I am very happy to report that things are going smoothly. The kids that have trained or are in training are happy, they have learned quite a bit, they are capable of making useful things on the machine. A little guy wants to become a fashion designer, and he is dead serious about it. Some of the others see it as a potential source of income in their future, there is even one that wants to become a doctor and sees machine knitting as a pass time and distraction for stressful times in her life. Hurray! in their eyes, it has a purpose, they are learning a skill, their lives are enriched with it.

The teacher is a wonderful woman who enjoys machine knitting and has now discovered that she loves teaching, and the kids, she is fully identified with the purpose of Michin, and is having a great time at it, aside from the fact that now she has become a full time employee. This means that we are touching yet more lives, expanding the purpose, we are giving this woman a steady source of income, health insurance and benefits for her and her kids.

The staff at Michin is the best! The organization was started 50 years ago by a woman who invited kids to her home after school in hopes of keeping them occupied and out of trouble until their parents got home from work. She fed them and came up with stuff for them to do. Much to her dismay she soon found out that some of the kids had no homes to go to, and no parents to wait for. Very soon she had more kids than space at her house, as time passed she learned of the troubling lives some of these kids had. Through donations and hard work she bought a house where kids could go after school and some even live at. Today they have seven houses, one for each age group, boys and girls are separated after a certain age, a new program created by the Colombian government is sponsoring one of the houses exclusively for battered women and their kids. The Colombian child protective services helps support the organization, but with so many kids there is never enough money. The big concern for everyone, and FOCO’s target population, kids over 14 who will soon age out of the orphanage and will have to leave if not adopted by 18. Bound to the streets or who knows where if they don’t have a skill that can help them earn a living. There are 170 kids at Michin, 100 of them have no legal ties with their families, either because they have been taken away or because they were abandoned so long ago that there is no telling where the families are. Eighty percent of those kids are 12 years old or older....those are the kids we have to focus on, and pray that the rest get adopted before they get there.

That is the short version of the story, lots more to it of course.......

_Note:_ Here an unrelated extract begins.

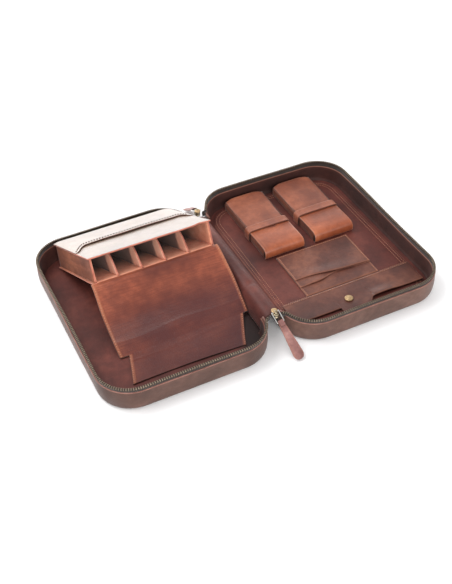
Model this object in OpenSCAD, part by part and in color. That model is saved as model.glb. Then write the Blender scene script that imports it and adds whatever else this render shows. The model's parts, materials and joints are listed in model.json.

Future goals, to create a cooperative so the machine knitting program becomes self sustainable, and a source of work for kids that age out, and expand to the battered women group. For that, we need money to buy more machines, and hire at least one more teacher. Michin is in the process of buying another house to move the woodwork shop, the bakery and the knitting shop. Once there we can expand the program. They are close to getting the house, most of the cash is ready, one more little push and it will happen....in the mean time, FOCO has to come up with the resources to full fill the goals.

Can you help? Five bucks will buy a pound of yarn for the kids to learn with...

3 comments:

fleegle said...

I am so sorry about your grandma :( That's so sad.

But your trip sounds rewarding...which one is you in the photo? I can't tell.

Jane said...

Laritza is on the left.
Thank you for your involvement in Friends of Colombian Orphans. It's a rewarding cause.

Cheryl S. said...

I'm so sorry about your grandma.

By the way, I stopped in Cartagena for a day last month - the old city was so beautiful!